I will put up a web page (hopefully this week) with some more detailed instructions on how to make up a loom for this arrangement. The detailed instructions should include all the wiring codes/colours etc...

 

The simplest way to get it working is as follows:-

1. obtain an old EU2 Rover loom - £130 from Caterham or Rover or £20 from a specialist Rover breakers.

2. Remove the insulation from the loom - it's only insulating tape over a plastic sheath.

3. Remove the old coil and injector drivers from the EU2 loom

4. Transplant the ignition/injector subloom connector from the EU3 loom (big square connector under the throttle) - if you disconnect the wires coming from this at the ecu end of the loom then you will just need to fit the MEMs style pins - very easy. You will also need to pair up the injectors for 1&4 and for 2&3, this can be done in the crimp connectors in the MEMs plug for simplicity.

5. Strip out all the unused connectors - I removed nearly a kilo of redundant wiring that isn't used in a Caterham installation.

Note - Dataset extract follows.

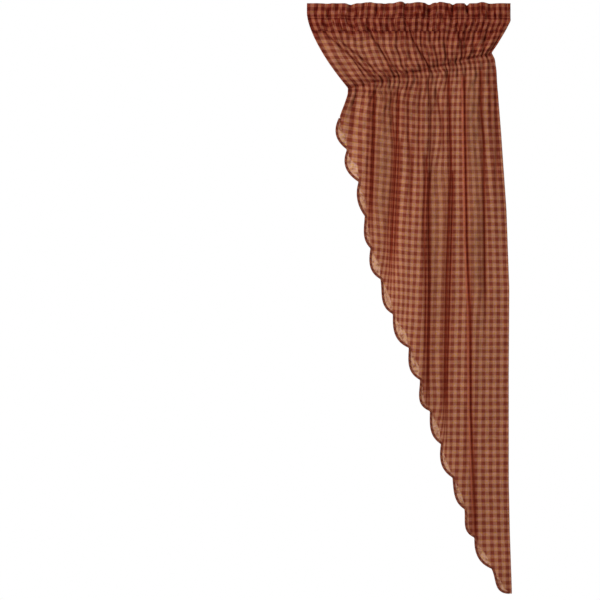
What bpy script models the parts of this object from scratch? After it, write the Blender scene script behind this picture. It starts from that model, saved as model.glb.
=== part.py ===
"""A scalloped prairie curtain panel, hanging from its rod sleeve.

One cloth panel hangs from a ruffled heading with a rod sleeve under it. The cloth fans in to a
slanting line of shirring, the waist, and then falls as a long skirt. Its far side is plain and long.
Its near side is cut away on a slant in fifteen scallops, which are bound with a narrow strip.

The cloth is described by columns and drops. A column q runs down the cloth's threads, from 0 at the
short side to 1 at the long side. A drop is the distance in metres below the heading's top edge.
X runs along the rod, -Y is the front, and the origin is the middle of the heading's top edge.
"""

import math

import bmesh
import bpy

# Driving dimensions, in metres.
HEADING_WIDTH = 0.730
RUFFLE_DROP = 0.052
SLEEVE_DROP = 0.100
WAIST_LEFT = -0.218
WAIST_RIGHT = 0.298
WAIST_DROP_LEFT = 0.304
WAIST_DROP_RIGHT = 0.177
BINDING_WIDTH = 0.009
NOTCH_ROUNDING = 0.002
CLOTH_THICKNESS = 0.0015
BINDING_THICKNESS = 0.0020
RUFFLE_THICKNESS = 0.0032
SLEEVE_WALL = 0.0015
SLEEVE_HALF_DEPTH = 0.0135
SEAM_GAP = 0.0003
BINDING_GAP = 0.0008

# Below the waist the cloth spreads again: x of its first and last column at depths under the waist.
SKIRT_SIDES = (
    # below waist, first column, last column
    (0.000, -0.218, 0.298),
    (0.023, -0.219, 0.309),
    (0.072, -0.236, 0.316),
    (0.102, -0.249, 0.317),
    (0.276, -0.275, 0.331),
    (0.563, -0.300, 0.351),
    (0.845, -0.308, 0.361),
    (1.151, -0.310, 0.359),
    (1.535, -0.310, 0.359),
    (1.727, -0.310, 0.363),
    (1.939, -0.310, 0.371),
)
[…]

6. Go buy lots of insulation tape.

7. Replace the plastic sheath and wrap with the insulation tape - you might find it simplest to do this with the loom on the engine, as this will allow you to make up the loom to fit.

 

Additional complications:-

1. Air temperature sensor - the early EU3 engines have an air temperature sensor in the number 4 inlet runner, the later ones don't - you may need to add one, if you want to correct for air temperature. In practice the air temperatures from this sensor position are widely inaccurate - Dave Walker turned off all the correction on my setup as the sensor was recording over 60deg most of the time. If you are using throttle bodies then you can position the temp sensor somewhere more sensible.

2. Lambda Sensor - The EU3 engines use a different lambda sensor, either revert to the EU2 lambda sensor or move the connector across from the EU3 loom. The wiring for the lambda sensor is stainless steel, and was very difficult to crimp - I've gone back to the EU2 sensor.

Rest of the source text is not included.